The rebrand, unveiled in India on 27 February, 2026, marks a structural shift in business model and identity. Once synonymous with married dating, the company now describes itself as the “premier destination for discreet dating” under a new tagline: Where Desire Meets Discretion.
The pivot is data-driven. Internal figures show that 57 per cent of global sign-ups between 1 January and 31 December, 2025 identified as single: a notable departure from the platform’s married core. The company argues that its community has already evolved beyond its original positioning.
“In an age where our lives have been constantly put on public display, privacy has become the new luxury,” said Ashley Madison chief strategy officer Paul Keable. He framed the platform’s offering as “ethical discretion” for singles, separated, divorced and non-monogamous users seeking private connections.
The shift also taps into wider digital fatigue. A global survey conducted by YouGov for Ashley Madison, covering 13,071 adults across Australia, Brazil, Canada, Germany, India, Italy, Mexico, Spain, Switzerland, the UK and the US, found mounting discomfort with hyper-public online lives.

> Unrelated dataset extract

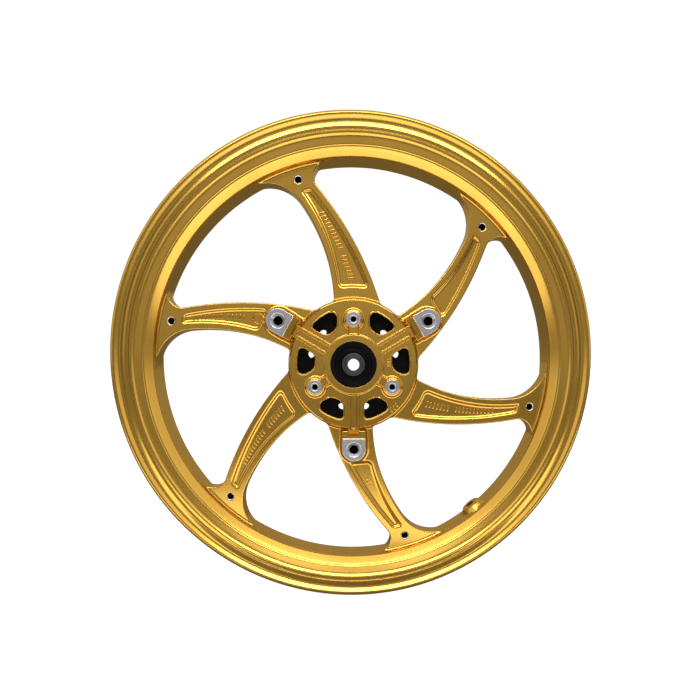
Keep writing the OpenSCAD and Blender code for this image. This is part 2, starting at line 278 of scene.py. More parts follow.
def solid(field, low, high, step):
    """Points, faces and normals of a field's surface, drawn on a grid and then moved onto the true shape."""
    axes = [np.arange(l - 1.5 * step, h + 1.5 * step, step, dtype=np.float32) for l, h in zip(low, high)]
    value = field(*np.meshgrid(*axes, indexing="ij"))
    points, faces = surface_net(value)
    points = points * step + [axis[0] for axis in axes]
    for _ in range(4):
        slope = gradient(field, points)
        size = np.maximum((slope ** 2).sum(1), 0.2)
        move = slope * (field(*points.T) / size)[:, None]
        length = np.linalg.norm(move, axis=1, keepdims=True)
        points -= move * np.minimum(1, 0.4 * step / np.maximum(length, 1e-9))
    if 2 * len(faces) > MOST_TRIANGLES:
        points, faces = thinned(points, faces, MOST_TRIANGLES / (2 * len(faces)))
    return points, faces, unit(gradient(field, points))


def finish_piece(piece, node, material, body="wheel"):
    """Gives a piece its material and its body, and hides the CAD node that it stands for."""
    piece.data.materials.append(material)
    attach(piece, body)
    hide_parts(node)


def placed_piece(name, points, faces, degrees=0, mirrored=False):
    """An object from points in millimetres, face up, turned about the axle."""
    return new_piece(name, place(turned(points, degrees, mirrored)), faces[:, ::-1] if mirrored else faces)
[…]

Among dating app users, 30 per cent cited constant swiping and messaging as a source of fatigue, while 24 per cent pointed to pressure to curate public-facing profiles and early personal disclosure. Some 27 per cent said fears of screenshots or information being shared contributed to exhaustion; an equal share cited unwanted attention.

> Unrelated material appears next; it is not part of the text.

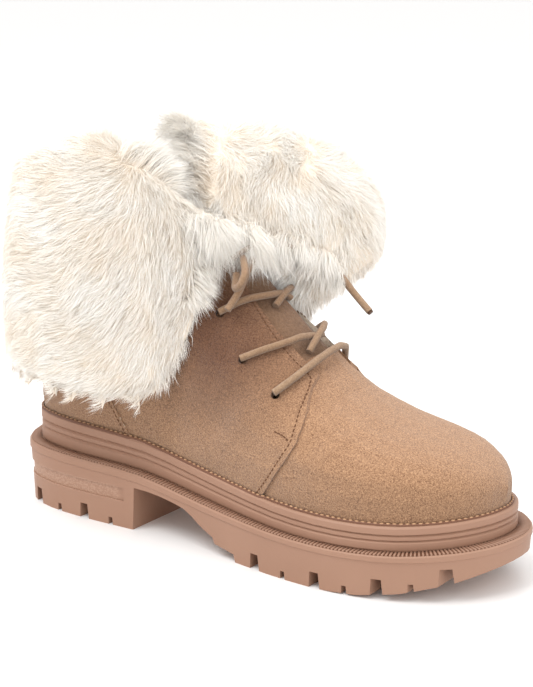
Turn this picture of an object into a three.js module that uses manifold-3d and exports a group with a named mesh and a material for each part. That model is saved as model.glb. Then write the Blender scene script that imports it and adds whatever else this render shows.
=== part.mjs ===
// A right ankle boot: lug sole, ribbed midsole, suede upper with an open lacing,
// a tongue, an insole, and a deep fur lining folded down outside as a cuff.
// Millimetres, +X towards the toe, +Y towards the wearer's left, +Z up.
// The origin is on the floor under the middle of the heel.
import * as THREE from "three";
import Module from "manifold-3d";

const wasm = await Module();
wasm.setup();
const { Manifold } = wasm;

// Driving sizes of the sole
const SOLE_LENGTH = 285;
const BALL_HALF = 51;
const HEEL_CENTRE = 40;
const HEEL_RIM = 33;
const MIDSOLE_HEEL = 17;
const LEDGE = 5.5;
const WELT_WIDTH = 3.6;
const HEEL_BLOCK = 88;
const ARCH_HEIGHT = 23;
const FOREPART_START = 141;
const TREAD_STEP = 6;
const TOE_SPRING = 16;
const SPRING_START = 206;
const GROOVE_DEPTH = 8;
const GROOVE_WIDTH = 6.4;
const CENTRE_HALF = 14;
const SHELL_UNDER = -1;

// Driving sizes of the upper
const INSTEP_RISE = 100;
const WALL = 2.2;
const QUARTER_STEP = 1.3;
const COUNTER_STEP = 2.1;
const COLLAR_FRONT = 148;
const THROAT_HALF = 14;
const EYELET_HOLE = 4.6;
const LACE_DIAMETER = 3.6;
const INSOLE_THICK = 4;
const TONGUE_THICK = 4;
const TONGUE_HALF = 27;
const TONGUE_BELOW = 18;
const TONGUE_ABOVE = 10;
const THROAT_REACH = 30;
const TONGUE_REACH = 25;

// Driving sizes of the fur cuff
const SHAFT_CENTRE = 60;
const SHAFT_HALF_LONG = 46;
const SHAFT_HALF_WIDE = 41;
const FUR_DEPTH = 15;
const CUFF_DROP = 108;
const LOCK_LENGTH = 15;
const LOCK_WIDTH = 11;

// Clearances
const GAP = 0.3;
const CUT_PAST = 3;
const FINE = 0.05;

// How finely the curved forms are faceted
const OUTLINE_HALF = 32;
const ROW_STEPS = 2;
const LOW_STEPS = 3;
const TOP_STEPS = 6;
const CUFF_STEP = 14;
const LOCK_STEP = 13;

// Outline of the outsole seen from above, as shares of the sole's length and the ball's half width
const TOE_POLE = 0.13;
const OUTLINE = [
  { along: 0.012, lateral: 0.33, medial: 0.33 },
  { along: 0.04, lateral: 0.56, medial: 0.56 },
  { along: 0.08, lateral: 0.68, medial: 0.68 },
  { along: 0.14, lateral: 0.75, medial: 0.74 },
  { along: 0.22, lateral: 0.77, medial: 0.72 },
  { along: 0.32, lateral: 0.76, medial: 0.66 },
  { along: 0.42, lateral: 0.79, medial: 0.645 },
  { along: 0.52, lateral: 0.875, medial: 0.73 },
  { along: 0.62, lateral: 0.97, medial: 0.885 },
  { along: 0.71, lateral: 1.01, medial: 0.99 },
  { along: 0.79, lateral: 0.98, medial: 1.01 },
  { along: 0.86, lateral: 0.875, medial: 0.95 },
  { along: 0.92, lateral: 0.69, medial: 0.815 },
  { along: 0.96, lateral: 0.48, medial: 0.645 },
  { along: 0.99, lateral: 0.19, medial: 0.4 },
];

// Side view of the sole: rim of the outsole, thickness of the midsole band, width of the ledge between them
const SIDE = [
  { along: 0, rim: 1, band: 1, ledge: 1.2 },
  { along: 0.15, rim: 0.98, band: 0.96, ledge: 1.2 },
  { along: 0.31, rim: 0.93, band: 0.88, ledge: 1.25 },
  { along: 0.45, rim: 0.76, band: 0.8, ledge: 1.25 },
  { along: 0.6, rim: 0.67, band: 0.73, ledge: 1 },
  { along: 0.72, rim: 0.65, band: 0.7, ledge: 0.92 },
  { along: 0.85, rim: 0.68, band: 0.7, ledge: 1 },
  { along: 0.95, rim: 0.75, band: 0.72, ledge: 1.2 },
  { along: 1, rim: 0.79, band: 0.72, ledge: 1.3 },
];

// Wall of the outsole from the ground to the rim, and of the midsole from its bottom to its top
const SOLE_WALL = [
  { up: 0, inset: 2 },
  { up: 0.42, inset: 1.4 },
  { up: 0.86, inset: 0.6 },
  { up: 0.88, inset: 0 },
  { up: 0.975, inset: 0 },
  { up: 1, inset: 0.8 },
];
const BAND_WALL = [
  { up: 0, inset: 0.6 },
  { up: 0.08, inset: 0 },
  { up: 0.34, inset: 0 },
  { up: 0.41, inset: 1.2 },
  { up: 0.47, inset: 0.2 },
  { up: 0.58, inset: 0.2 },
  { up: 0.64, inset: 1.2 },
  { up: 0.7, inset: 0 },
  { up: 0.93, inset: 0 },
  { up: 1, inset: 0.8 },
];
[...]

The retreat from oversharing appears broader. According to the survey, 46 per cent of adults actively try to keep most aspects of their life private online. Only 8 per cent feel comfortable sharing most aspects publicly, while 35 per cent say they are becoming more selective about what they disclose.
Ashley Madison is betting that this cultural recalibration towards controlled visibility can be monetised. By doubling down on privacy infrastructure and reframing itself around discretion rather than infidelity, the company is attempting to convert reputational baggage into a premium proposition.